Rigging refers to lifting, securing, and precisely positioning equipment using cranes, gantries, or hydraulic systems. Billing is primarily hourly, with complexity (lift height, load configuration, site access) driving total cost.
When You Need One vs. Both
- A factory press being relocated across town may need crane rigging at origin and destination but only minimal road transport
- A bulldozer being shipped from Tampa to a job site in Orlando may need flatbed hauling but no crane rigging at either end
- An industrial chiller for a downtown Miami rooftop may need crane placement after manufacturer delivery, with no separate hauling required
Knowing which service applies directly affects your budget. Crane and rigging specialists serving Central and South Florida, such as Spinning Crane Works in Melbourne, handle the lifting and positioning side with a Link-Belt crane rated for 100+ tons and up to 300 feet of reach.
For projects requiring both transport and rigging, ask upfront whether one provider can bundle the work or whether you need a separate hauler. Bundled service typically reduces coordination overhead and simplifies billing.
How to Budget Smart & Avoid Common Mistakes
How to Budget Smart & Avoid Common Mistakes
The biggest budget problems in heavy equipment moving usually come from missed costs, not the headline hauling rate.
Most Common Mistakes
- Choosing the lowest quote without verification: FMCSA insurance rules require at least $750,000 in liability coverage for many carriers hauling loads over 10,001 lb GVWR. Verify coverage before signing.
- Assuming experience equals qualification: OSHA rigging guidance notes that prior experience does not automatically qualify a rigger for unstable, eccentric, or multiple-lift jobs. Confirm the crew is qualified for your specific load.
- Ignoring permit lead times: Some states require significant advance notice for route restrictions. Florida's automated permitting system handles routine loads quickly, but complex routes still require planning time
- Missing reinstallation costs: Hauling a machine to a new facility is only half the job. Post-move alignment, leveling, and reconnection are often quoted separately and catch buyers off guard if not requested upfront

Practical Budgeting Guidance
- Request fully itemized quotes — labor, permits, escorts, fuel surcharges, and reinstallation as separate line items
- Add permit timelines to your schedule — especially for oversized loads through South Florida metro corridors
- Ask about volume pricing if you have recurring moves — HVAC contractors, utility companies, and telecom installers with regular crane needs often qualify for contract pricing
- Book in advance to avoid urgency surcharges, particularly for night moves in urban corridors
For projects in Central and South Florida, working with a local crane and rigging specialist reduces mobilization costs compared to bringing in out-of-state equipment. Spinning Crane Works serves Melbourne, Miami, Tampa, Fort Lauderdale, Jacksonville, and nearby areas with 24/7 availability, giving project teams one local contact for crane service and rigging coordination.
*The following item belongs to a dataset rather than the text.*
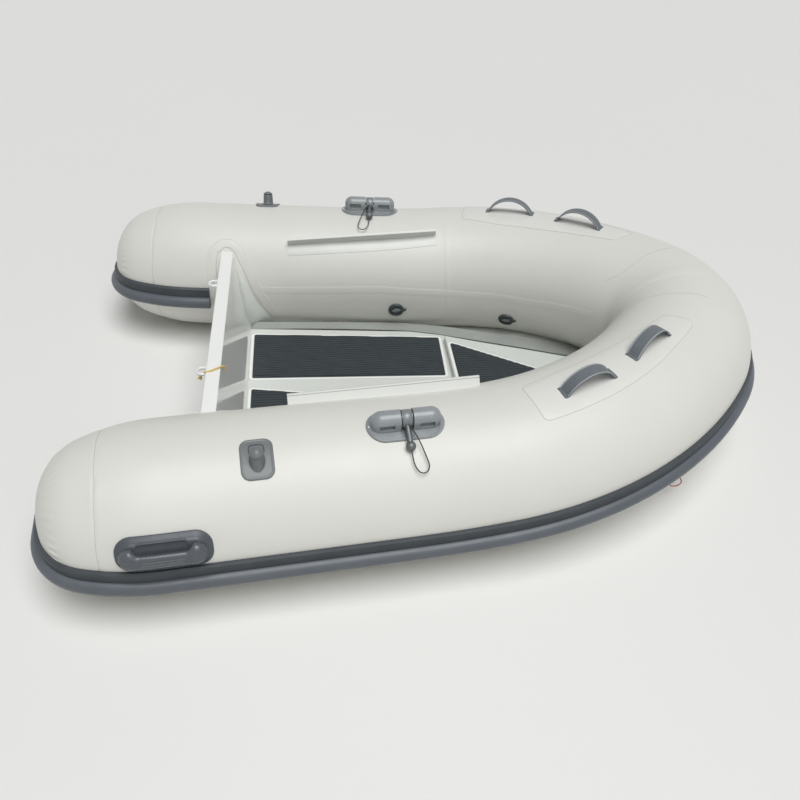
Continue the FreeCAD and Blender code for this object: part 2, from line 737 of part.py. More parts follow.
def lathe(label, placement, profile):
    """Turned piece: a profile of radius and height about the placement's Z."""
    body = new_body(label, placement)
    sketch = new_sketch(body, "XZ_Plane")
    draw_outline(sketch, profile)
    add_revolution(body, sketch, "360", "V_Axis")
    return body


LOCK = on_tube(val("lock_at"), val("lock_angle"))
HINGE = LOCK * Place(V(0, 0, val("lock_axis")), Turn())


def make_oarlock_base():
    """Oval plate with two round backed housings that carry the pin's axle."""
    plate = skin_plate("LockPlate", LOCK, "lock_length", "lock_width", "lock_width/2 - 0.5", "lock_plate")
    gap = "(hub_half + hub_play)"
    round_from = "(block_end - block_radius)"
    bore = "(axle_radius + axle_play)"
    lower = new_body("LockLower", LOCK)
    sketch = new_sketch(lower, "XY_Plane")
    draw_outline(sketch, [
        (gap, "-block_radius"), (round_from, "-block_radius", "block_radius", 1),
        ("block_end", "0", "block_radius", 1), (round_from, "block_radius"), (gap, "block_radius")])
    add_pad(lower, sketch, "lock_axis + bury")
    lower.Placement = LOCK * Place(V(0, 0, -val("bury")), Turn())
    upper = new_body("LockUpper", HINGE)
    sketch = new_sketch(upper, "XZ_Plane")
    draw_outline(sketch, [
        (gap, "0"), (gap, "block_radius"), (round_from, "block_radius", "block_radius", -1), ("block_end", "0")])
    add_revolution(upper, sketch, "360", "H_Axis")
    housing = joined("Part::MultiFuse", "Housing", [lower, upper])
    slots = [box(f"LockSlot{i}", HINGE, ("30", y, "-12"), ("36", "8", "15"))
             for i, y in enumerate(("block_radius - 8", "-block_radius"))]
    fore = cut("HousingFore", housing, *slots)
    aft = doc.addObject("Part::Mirroring", "HousingAft")
    aft.Source = fore
    aft.Base = LOCK.Base
    aft.Normal = LOCK.Rotation.multVec(AX)
    whole = joined("Part::MultiFuse", "LockWhole", [plate, fore, aft])
    axle_hole = cylinder("AxleHole", HINGE * Place(V(-val("axle_reach") - 1, 0, 0), Turn(AY, 90)), bore,
                         "2*axle_reach + 2")
    recess = box("HubRecess", LOCK, (f"-{gap}", "-lock_width", "1"), (f"2*{gap}", "2*lock_width", "lock_axis"))
    keep_both(cut("oarlock_base", whole, axle_hole, recess, tube), "oarlock_base")


def make_oarlock_pin(label, placement):
    """Folding pin: hub and axle along X, rod and ball along Y."""
    hub = cylinder(label + "Hub", placement * Place(V(-val("hub_half"), 0, 0), Turn(AY, 90)), "hub_radius",
                   "2*hub_half")
    axle = cylinder(label + "Axle", placement * Place(V(-val("axle_reach"), 0, 0), Turn(AY, 90)), "axle_radius",
                    "2*axle_reach")
    rod = cylinder(label + "Rod", placement * Place(V(), Turn(AX, -90)), "rod_radius", "rod_length")
    ball = doc.addObject("Part::Sphere", label + "Ball")
    ball.setExpression("Radius", bound("ball_radius"))
    ball.Placement = placement * Place(V(0, val("rod_length"), 0), Turn())
    return joined("Part::MultiFuse", label, [hub, axle, rod, ball])


make_oarlock_base()
DROOP = Place(V(), Turn(AX, -val("rod_droop")))
outboard_pin = HINGE * DROOP
inboard_pin = HINGE * Place(V(), Turn(AZ, 180)) * DROOP
keep(make_oarlock_pin("oarlock_pin_port", inboard_pin))
keep(mirrored(make_oarlock_pin("OutboardPin", outboard_pin), "oarlock_pin_starboard"))


def make_peg():
    place = on_tube(val("peg_at"), val("peg_angle"))
    plate = skin_plate("PegPlate", place, "peg_length", "peg_width", "peg_corner", "grab_plate")
    post = lathe("PegPost", place, [
        ("0", "-bury"), ("peg_root", "-bury"), ("peg_root", "grab_plate"), ("peg_top", "peg_shoulder"),
        ("4", "peg_height"), ("0", "peg_height")])
    keep_both(cut("oar_peg", joined("Part::MultiFuse", "PegWhole", [plate, post]), tube), "oar_peg")


make_peg()


def make_strap(stem, distance, angle):
    """Webbing handle: flat feet, a tight bend at each foot and a wide arch between them."""
    half = "strap_thick/2"
    radii = "((strap_run^2 + strap_rise^2)/(2*strap_rise))"
    lean = f"asin(strap_run/{radii})"
    wide = f"({radii} - strap_tight)"

    def side(offset, sign):
        """Start and end of a tight bend, offset from the webbing's middle."""
        bend = f"(strap_tight - {offset})"
        return [(f"{sign}*strap_run", f"{half} + {offset}"),
                (f"{sign}*(strap_run - {bend}*sin({lean}))", f"{half} + strap_tight - {bend}*cos({lean})")]

    def arch(offset, start_sign, turn):
        first, second = side(offset, start_sign)
        fourth, third = side(offset, -start_sign)
        bend = f"(strap_tight - {offset})"
        return [(*first, bend, turn), (*second, f"({wide} + {offset})", -turn), (*third, bend, turn), fourth]

    body = new_body(stem + "_blank", on_tube(distance, angle) * Place(V(0, 0, -val("strap_sink")), Turn()))
    sketch = new_sketch(body, "XZ_Plane")
    draw_outline(sketch, [("-(strap_run + strap_foot)", "0")] + arch(f"(-{half})", -1, 1)
                 + [("strap_run + strap_foot", "0"), ("strap_run + strap_foot", "strap_thick")]
                 + arch(f"({half})", 1, -1) + [("-(strap_run + strap_foot)", "strap_thick")])
    add_pad(body, sketch, "strap_width", midplane=True)
    keep_both(cut(stem, body, tube), stem)


make_strap("strap_handle_aft", val("strap_aft_at"), val("strap_aft_angle"))
make_strap("strap_handle_fore", val("strap_fore_at"), val("strap_fore_angle"))


def make_grab_handle():
    """Moulded handle: plate, and a rounded block with a finger slot behind and under its bar."""
    tilt = Place(V(), Turn(AY, -val("grab_tilt")))
    place = on_tube(val("grab_at"), val("grab_angle")) * tilt
    plate = skin_plate("GrabPlate", place, "grab_length", "grab_width", "0.42*grab_width", "grab_plate")
    block = new_body("GrabBlock", place)
    sketch = new_sketch(block, "XY_Plane")
    draw_outline(sketch, rectangle("(grab_length/2 - grab_inset)", "(grab_width/2 - grab_inset)"))
    pad = add_pad(block, sketch, "grab_height")
    add_fillet(block, pad, "0.8*(grab_width/2 - grab_inset)", upright)
    add_fillet(block, block.Tip, "0.3*grab_height", at_height(val("grab_height")))
    slot = box("GrabSlot", place, ("-grab_slot/2", "-grab_width/2 + 2*grab_inset", "grab_plate"),
               ("grab_slot", "grab_width/2 - 1.8*grab_inset", "grab_height"))
    under = box("GrabUnder", place, ("-grab_slot/2", "-grab_width/2 + 2*grab_inset", "grab_plate"),
                ("grab_slot", "grab_width", "grab_height - grab_plate - grab_bar"))
    hollow = joined("Part::MultiFuse", "GrabHollow", [slot, under])
    whole = joined("Part::MultiFuse", "GrabWhole", [plate, cut("GrabOpen", block, hollow)])
    keep_both(cut("grab_handle", whole, tube), "grab_handle")


make_grab_handle()


def make_valve(stem, distance, angle):
    blank = lathe(stem + "_blank", on_tube(distance, angle), [
        ("0", "-bury"), ("valve_flange", "-bury"), ("valve_flange", "2"), ("valve_flange - 2", "4"),
        ("valve_cap", "4"), ("valve_cap - 1", "valve_height"), ("0", "valve_height")])
    keep_both(cut(stem, blank, tube), stem)


make_valve("valve_aft", val("valve_aft_at"), val("valve_aft_angle"))
make_valve("valve_fore", val("valve_fore_at"), val("valve_fore_angle"))

TOW = on_tube(val("tow_at"), val("tow_angle"))


def make_tow_ring():
    """Round patch, and a ring that stands out of it on a small block."""
    patch = lathe("TowPatchBlank", TOW, [
        ("0", "-bury"), ("tow_patch", "-bury"), ("tow_patch", "1"), ("tow_patch - 2", "3"), ("0", "3")])
    keep_both(cut("tow_patch", patch, tube), "tow_patch")
    ring = doc.addObject("Part::Torus", "TowTorus")
    ring.setExpression("Radius1", bound("tow_ring"))
    ring.setExpression("Radius2", bound("tow_bar"))
    ring.Placement = TOW * Place(V(0, 0, val("3 + tow_ring + 1.5*tow_bar")), Turn(AX, 90))
    block = box("TowBlock", TOW, ("-2*tow_bar", "-1.5*tow_bar", "3"), ("4*tow_bar", "3*tow_bar", "3*tow_bar"))
    keep_both(joined("Part::MultiFuse", "TowRing", [ring, block]), "tow_ring")


make_tow_ring()


def make_lifting_eye():
    """Level lug on the transom's aft face."""
    body = new_body("EyeBlank", Place(V(val("lug_x"), val("lug_y"), val("lug_z")), Turn()))
    sketch = new_sketch(body, "XY_Plane", "-lug_thick/2")
    draw_outline(sketch, [
        ("0", "lug_outer", "lug_outer", 1), ("-lug_outer", "0", "lug_outer", 1), ("0", "-lug_outer"),
        ("lug_outer + 6", "-lug_root"), ("lug_outer + 6", "lug_root")])
    draw_circle(sketch, "lug_hole")
    add_pad(body, sketch, "lug_thick")
    keep_both(cut("lifting_eye", body, transom_body), "lifting_eye")


make_lifting_eye()


def make_bow_eye():
    """Towing eye on the stem, in the boat's middle plane."""
    after, before = HULL[7], HULL[6]
    stem = math.atan2(after[1] - before[1], after[0] - before[0])
    middle = V((after[0] + before[0]) / 2, 0, (after[1] + before[1]) / 2)
    middle += V(math.sin(stem), 0, -math.cos(stem)) * val("eye_hole + 5")
    body = new_body("BowEyeBlank", Place(middle, Turn()))
    sketch = new_sketch(body, "XZ_Plane")
    draw_circle(sketch, "eye_outer")
    draw_circle(sketch, "eye_hole")
    add_pad(body, sketch, "eye_thick", midplane=True)
    keep(cut("bow_eye", body, hull_body))


make_bow_eye()

aft_face = TRANSOM * Place(V(0, 0, -440), Turn(AY, -90))
keep(lathe("drain_fitting", aft_face, [
    ("0", "0"), ("plug_radius", "0"), ("plug_radius", "3"), ("0.6*plug_radius", "5"), ("0.6*plug_radius", "12"),
    ("0", "12")]))


# Cords
def make_cord(label, points, diameter):
    """Round cord: straight runs joined by arcs that touch them."""
    points = [V(*point) for point in points]
    edges = []
    start = points[0]
    for before, corner, after in zip(points, points[1:], points[2:]):
        back, ahead = before - corner, after - corner
        half_turn = (math.pi - back.getAngle(ahead)) / 2
        trim = 0.45 * min(back.Length, ahead.Length)
        radius = trim / math.tan(half_turn)
        first = corner + back.normalize() * trim
        last = corner + ahead.normalize() * trim
        inward = (back + ahead).normalize()
        middle = corner + inward * (radius / math.cos(half_turn) - radius)
        edges += [Part.makeLine(start, first), Part.Arc(first, middle, last).toShape()]
        start = last
        print(f"{label}: bend radius {radius:.1f} over diameter {diameter}")
    edges.append(Part.makeLine(start, points[-1]))
    ring = Part.Wire([Part.makeCircle(diameter / 2, points[0], points[1] - points[0])])
    return shape_piece(label, Part.Wire(edges).makePipeShell([ring], True, False))


# Retaining cord of the folded oarlock pin, in the frame of a pin folded outboard
LOCK_CORD = [
    # x, y, z
    (0, 20, 0),
    (8, 31, -2),
    (17, 50, -8),
    (25, 72, -19),
    (32, 93, -32),
    (38, 113, -43),
    (30, 126, -51),
    (14, 126.5, -51),
    (4, 113, -44),
    (0.5, 96, -35),
    (0, 79, -25),
]


def oarlock_cord(label, placement):
    return make_cord(label, [placement.multVec(V(*point)) for point in LOCK_CORD], 3)


keep(oarlock_cord("oarlock_cord_port", HINGE * Place(V(), Turn(AZ, 180))))
keep(mirrored(oarlock_cord("OutboardCord", HINGE), "oarlock_cord_starboard"))

TRANSOM_CORD = [
    # x, y, z
    (352, -222, 312),
    (359, -225, 330),
    (365, -236, 345),
    (382, -244.5, 344),
    (400, -232, 343.2),
    (416, -220, 343.5),
    (422, -216, 330),
    (423, -215.5, 317),
]
keep(make_cord("transom_cord", TRANSOM_CORD, 5))

# Loop that hangs from the starboard tow ring, along the boat's length
RING_CORD = [
    # along, down
    (-3, -2),
    (-13, 9),
    (-19, 23),
    (-11, 37),
    (11, 37),
    (19, 23),
    (13, 9),
    (3, -2),
]


def make_ring_cord():
    out = TOW.multVec(V(0, 0, val("3 + 2*tow_ring + 2.5*tow_bar")))
    top = V(out.x, -out.y, out.z)
    keep(make_cord("ring_cord", [top + V(along, 0, -down) for along, down in RING_CORD], 3))


make_ring_cord()

doc.recompute()
for item in doc.Objects:
    if "Invalid" in item.State or "Error" in item.State:
        raise RuntimeError(f"{item.Label} is not valid: {item.State}")
for piece in EXPORTED:
    if piece.Shape.isNull() or not piece.Shape.isValid():
        raise RuntimeError(f"{piece.Label} is not valid")
    Part.Shape.exportStep(piece.Shape, f"parts/{piece.Label}.step")
print(len(EXPORTED), "pieces")
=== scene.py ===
import math

import bpy
from mathutils import Matrix, Vector
from mathutils.geometry import delaunay_2d_cdt


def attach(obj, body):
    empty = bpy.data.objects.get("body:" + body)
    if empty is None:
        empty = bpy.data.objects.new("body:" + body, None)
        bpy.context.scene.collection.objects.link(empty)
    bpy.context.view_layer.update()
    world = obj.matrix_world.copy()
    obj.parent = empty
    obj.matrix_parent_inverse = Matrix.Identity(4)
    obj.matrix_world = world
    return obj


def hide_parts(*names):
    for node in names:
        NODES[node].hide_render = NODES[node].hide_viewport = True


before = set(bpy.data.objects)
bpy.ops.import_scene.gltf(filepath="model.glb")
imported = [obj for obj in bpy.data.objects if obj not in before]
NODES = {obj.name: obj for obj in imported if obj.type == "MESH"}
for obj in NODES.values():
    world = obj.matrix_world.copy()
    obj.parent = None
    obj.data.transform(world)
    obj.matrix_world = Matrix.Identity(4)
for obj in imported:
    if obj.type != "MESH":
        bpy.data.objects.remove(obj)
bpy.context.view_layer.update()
SIDES = {"port": 1, "starboard": -1}

# Sizes of the tube and its axis, in metres or degrees
RADIUS = 0.21
HEIGHT = 0.2
SPACING = 0.607
TAPER = 5.5
CONE_FLAT = 0.031
CONE_CORNER = 0.157
CONE_SIDE = 0.538
STRAIGHT = 0.874
KNEE = 2.7
TILT = 5.1
QUARTER = 0.885
NOSE = 0.266


# Frames along the port tube: X forward along the axis, Y outboard, Z up
def shift(x, y, z):
    return Matrix.Translation((x, y, z))


def turn(axis, degrees):
    return Matrix.Rotation(math.radians(degrees), 4, axis)


def axes(x, y, z, place):
    """Frame with these three axes at a place."""
    return Matrix((*zip(x, y, z, place), (0, 0, 0, 1)))


def facing(place, way, axis="X", up="Z"):
    """Frame at a place with one of its axes along a way."""
    return Matrix.Translation(place) @ Vector(way).to_track_quat(axis, up).to_matrix().to_4x4()


def along_bend(radius, degrees):
    a = math.radians(degrees)
    return shift(radius * math.sin(a), -radius * (1 - math.cos(a)), 0) @ turn("Z", -degrees)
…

Frequently Asked Questions
How much does it cost to move heavy equipment?
Small local hauls under 5 tons may cost about $300–$1,500. Complex oversized jobs with crane rigging, permits, and escort vehicles often run $8,000–$25,000+, depending on weight, distance, route, and site access.
What does heavy equipment rigging cost per hour?
For 2026 budgeting, rigger labor often runs $45–$80+ per hour per rigger at contractor bill rates. Operated crane time, lift planning, and mobilization are usually billed separately.
How much does it cost per mile to haul heavy equipment?
Short hauls under 200 miles typically run $4–$5 per mile; longer interstate hauls can drop to $1–$2 per mile. Oversized loads requiring special trailers, permits, or escort vehicles push rates higher regardless of distance.
Do you need permits to move heavy equipment in Florida?
Yes. Florida requires permits for loads over legal size or weight limits, including width over 102 inches, height over 13 ft 6 in., or excess axle weight. A qualified heavy haul or rigging provider can usually handle the permit process.
What is the difference between rigging and heavy equipment hauling?
Hauling refers to over-the-road transport between locations using specialized trailers. Rigging refers to lifting, securing, and precisely positioning equipment using cranes or other lifting systems. Many projects require both, though some jobs need only one service.
How do I get the most accurate quote for a heavy equipment move?
Provide exact dimensions, gross weight, pickup and drop-off addresses, site access limits, and your timeline. Ask for itemized pricing by permits, escort fees, labor, mobilization, and reinstallation, then confirm insurance coverage.